The key is allocation and ability to get it. The number of people at large hedge funds who literally make a very significant amount of their PnL from new issue flipping would surprise many on this board. In fact there are some guys in HFs who will literally trade volume daily (like a market maker) in order to be first call for a bank when a new deal comes out. Sound simplistic, stupid and way too easy (and unworthy of whatever target school/engineering/cs whatever degree etc?) Maybe. But that's the game.

I hope this helps.

Good Luck

I used to do Asia-Pacific PE (kind of like FoF). Now I do something else but happy to try and answer questions on that stuff.
 

Great reply Jamoldo . Rarely see these kind of insightful comments on here. The information you provide is something that can't be found in academic papers etc.

I have a number of questions, perhaps you are able to able to answer (some of) them.

  1. In terms of the delta neutral hedging, how long would you say HF's tend to be in the convertible bond? For example, a couple weeks, a couple months?

  2. Would you say the delta neutral hedging causes short sell levels to be significantly higher for this (delta-hedging period) period?

  3. If your answer for question 2 is 'yes'; Would you expect delta hedging to be higher for convertible bonds for which the convertible bond's embedded option's gamma is higher.

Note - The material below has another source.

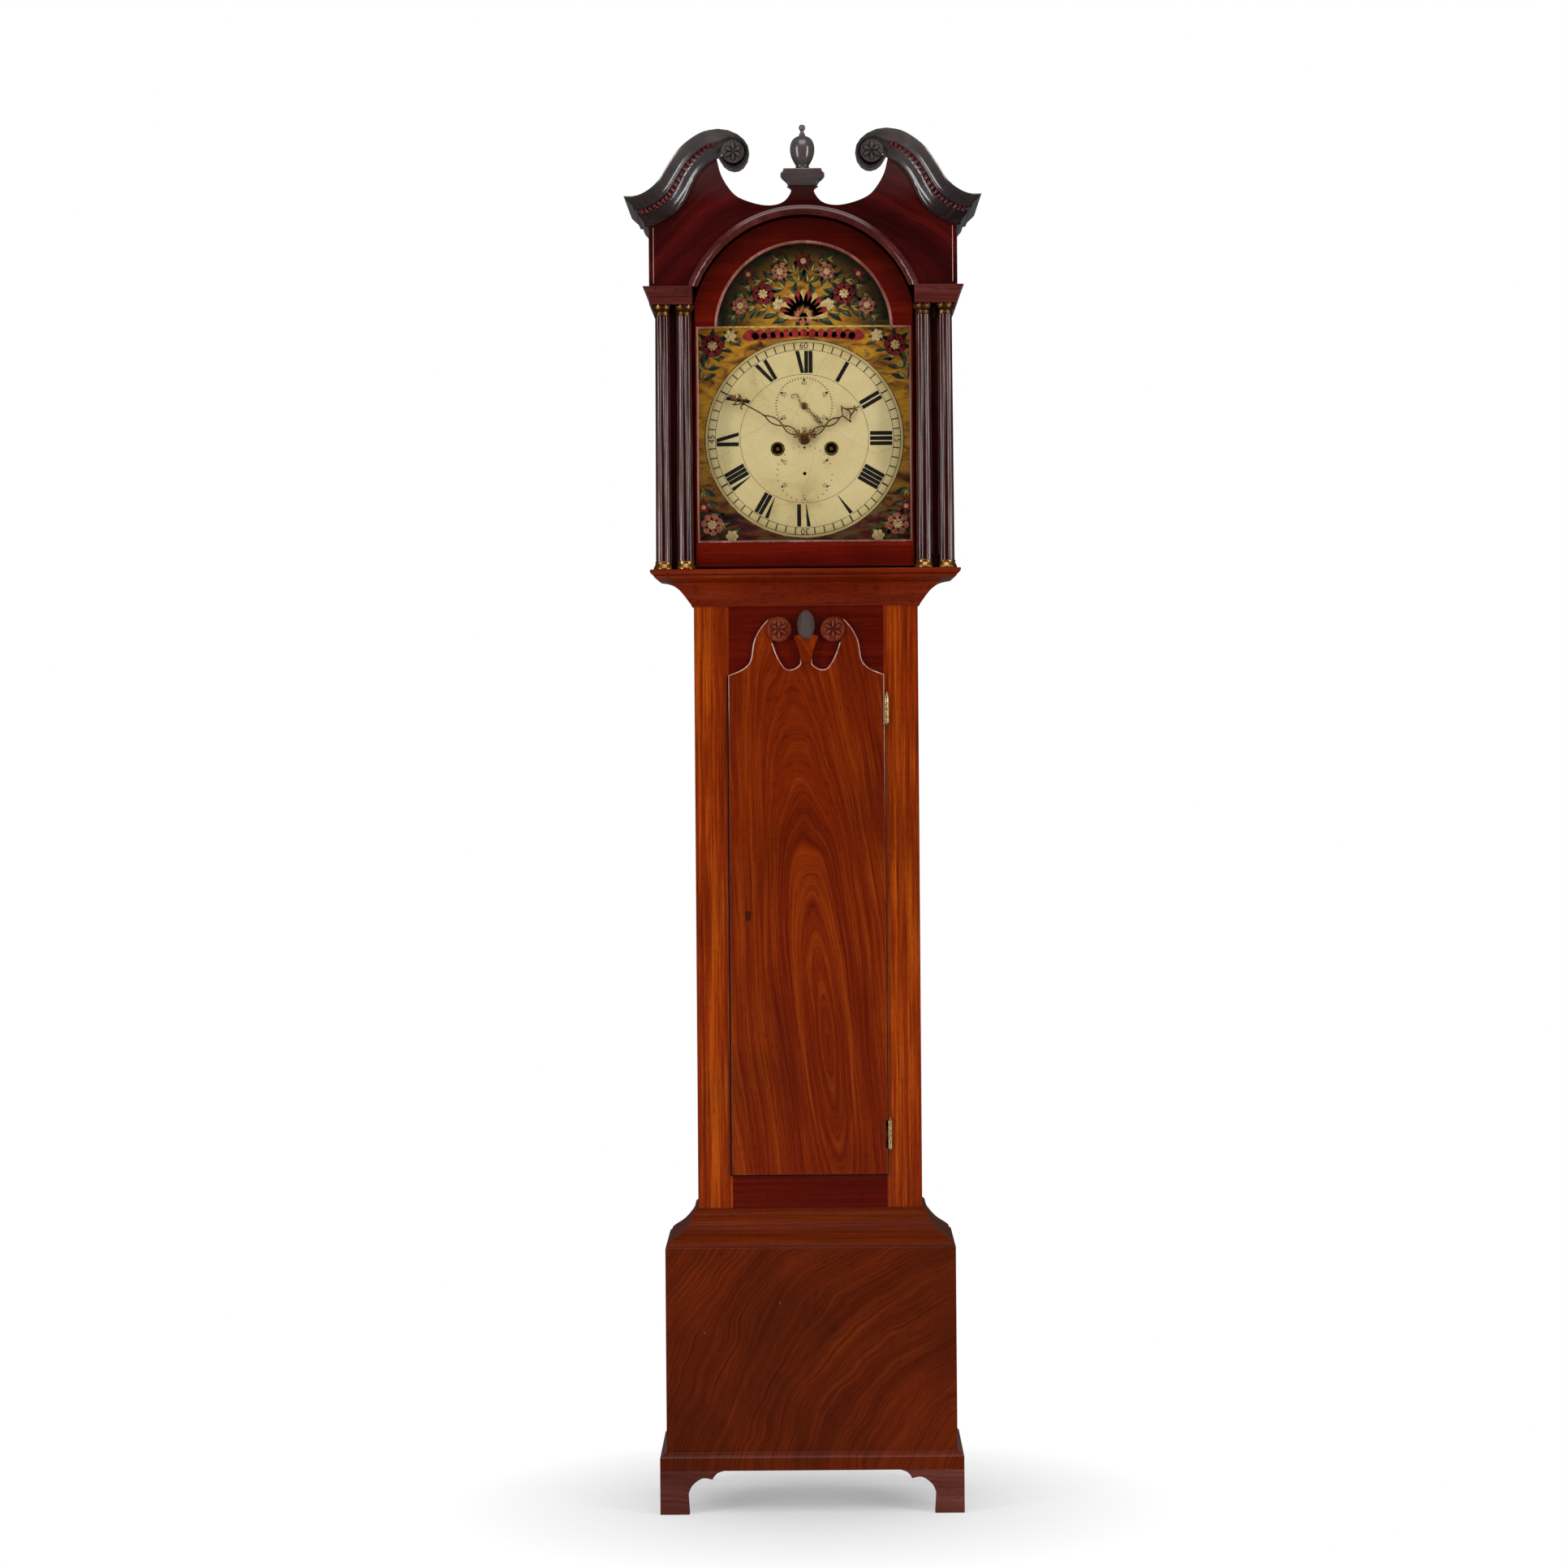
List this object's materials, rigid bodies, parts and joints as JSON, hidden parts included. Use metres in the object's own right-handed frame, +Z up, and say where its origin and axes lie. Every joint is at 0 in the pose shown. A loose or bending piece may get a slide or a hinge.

  4. For hedgies that stay in the CB for a longer period, one source of income would be interest rebate (correct?). How significant would that source of income be nowadays, with interest rates at these low levels.

 

Great post. Curious as to how is the coupon set for a convertible bond, I know it is lower compared to a straight corporate bond (base + spread based on rating) but how exactly and by how much? Thanks in advance. You can DM me with more material if available to learn the details.